The Eagles were 3-1 at this point last season, as well, and still ended up 7-9. There probably will be some discussion this week of whether this year's 3-1 is different from last year's 3-1.

There is no way to know until we see how October goes. But we know the 2016 Eagles didn't have to win any games without Fletcher Cox, which the 2017 Eagles had to do Sunday, and we know last year's team nosedived partly because it had to play 10 games without Lane Johnson, starting with Week 5. That situation isn't hanging over the Birds right now, and Cox will be back pretty soon.

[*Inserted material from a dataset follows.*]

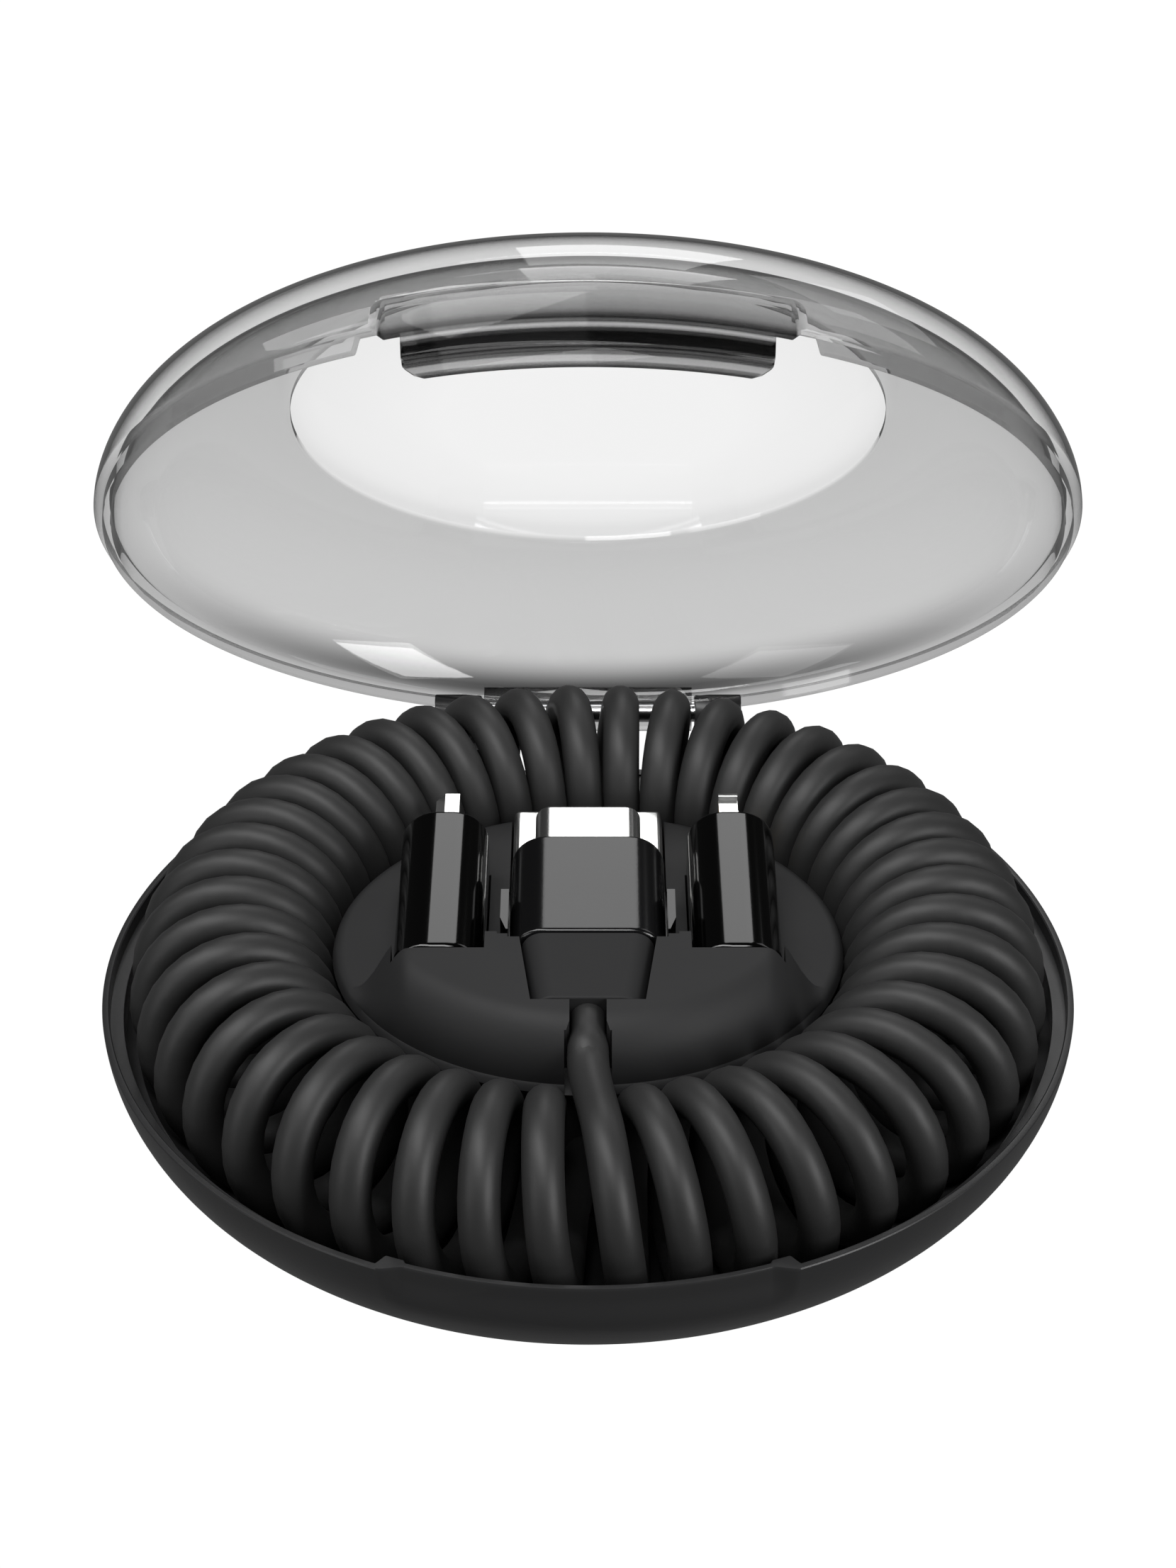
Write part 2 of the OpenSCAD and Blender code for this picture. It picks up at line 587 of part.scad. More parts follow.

So far, this year's Eagles don't have a victory as astonishing as last season's 34-3 thumping of the Steelers. In fact, two of the teams these Eagles have beaten are winless, though neither the Giants nor the Chargers seem as far down the talent ladder as Cleveland and Chicago were in the first month of 2016.

I'm going to come down on the side of this year's 3-1 being more promising, partly because I don't think Dallas is as good as it was a year ago; I think winning the NFC East, for an imperfect but promising team, is a more attainable goal than it was in 2016.